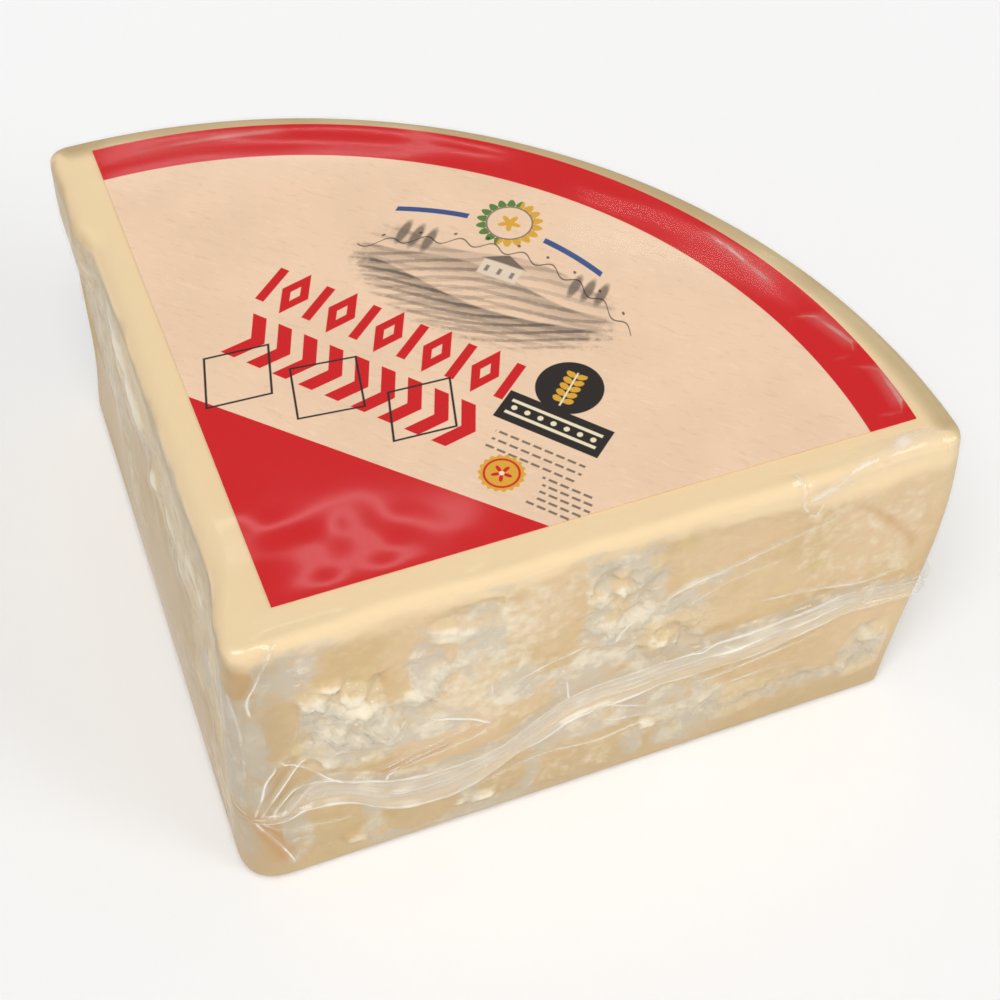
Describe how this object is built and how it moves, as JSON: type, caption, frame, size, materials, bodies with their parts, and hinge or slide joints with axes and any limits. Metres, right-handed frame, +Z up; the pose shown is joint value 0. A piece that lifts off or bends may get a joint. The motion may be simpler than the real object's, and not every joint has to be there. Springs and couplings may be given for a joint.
{
  "type": "parmesan chunk",
  "caption": "Hard cheese chunk, a quarter of a wheel in plan and half its height, sealed in clear shrink film under a quarter-disc paper label.",
  "frame": {"origin": "centre of the footprint, on the flat underside", "axes": "+Z up through the labelled face; the two cut faces look along -Y and -X, and the round rind looks towards +X and +Y"},
  "size_m": [0.2298, 0.2226, 0.1223],
  "materials": {
    "film_pack": "straw-coloured hard cheese under clear shrink film with wrinkles and soft highlights",
    "label": "uncoated beige paper printed with a red corner and a red arc, under clear film"
  },
  "bodies": {
    "root": {"film_pack": "film_pack", "label": "label"}
  },
  "joints": []
}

[THE EXERCISE] Extract each line of the material exactly as it stands.

[EXERCISE RESULT]
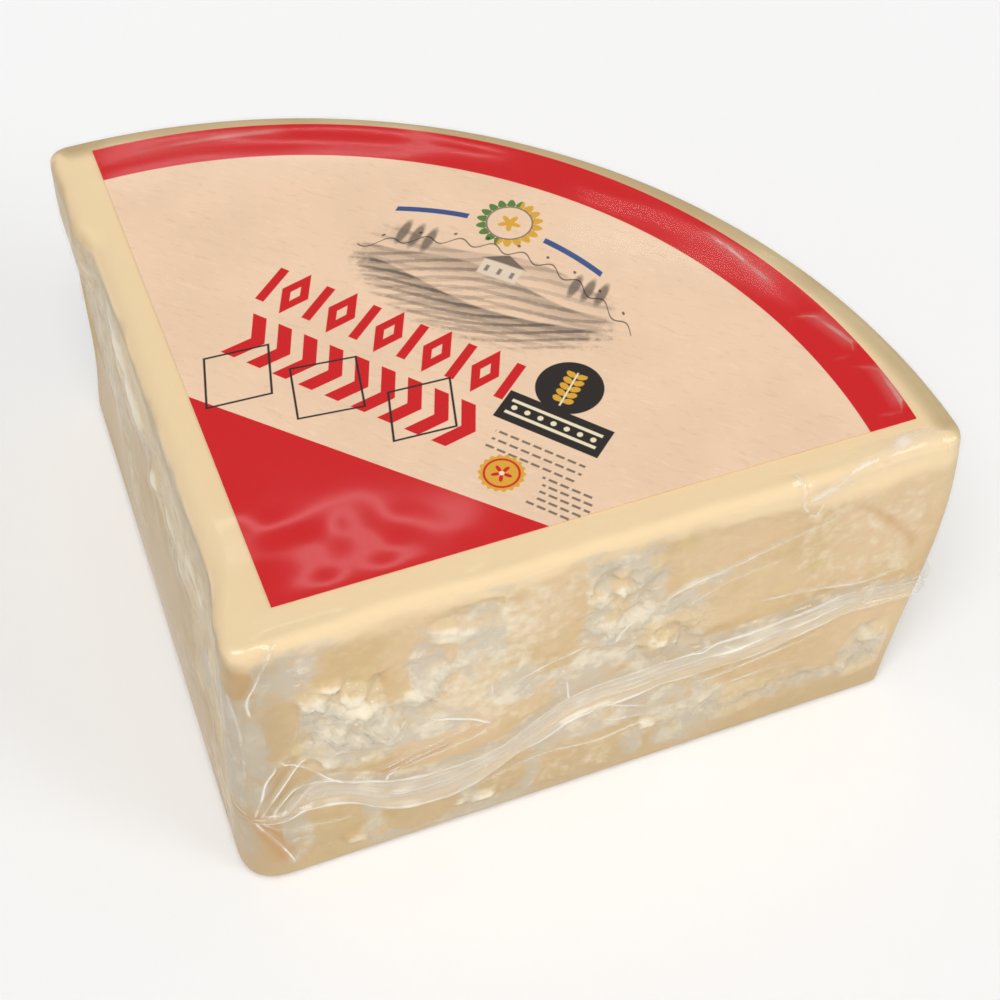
Describe how this object is built and how it moves, as JSON: type, caption, frame, size, materials, bodies with their parts, and hinge or slide joints with axes and any limits. Metres, right-handed frame, +Z up; the pose shown is joint value 0. A piece that lifts off or bends may get a joint. The motion may be simpler than the real object's, and not every joint has to be there. Springs and couplings may be given for a joint.
{
  "type": "parmesan chunk",
  "caption": "Hard cheese chunk, a quarter of a wheel in plan and half its height, sealed in clear shrink film under a quarter-disc paper label.",
  "frame": {"origin": "centre of the footprint, on the flat underside", "axes": "+Z up through the labelled face; the two cut faces look along -Y and -X, and the round rind looks towards +X and +Y"},
  "size_m": [0.2298, 0.2226, 0.1223],
  "materials": {
    "film_pack": "straw-coloured hard cheese under clear shrink film with wrinkles and soft highlights",
    "label": "uncoated beige paper printed with a red corner and a red arc, under clear film"
  },
  "bodies": {
    "root": {"film_pack": "film_pack", "label": "label"}
  },
  "joints": []
}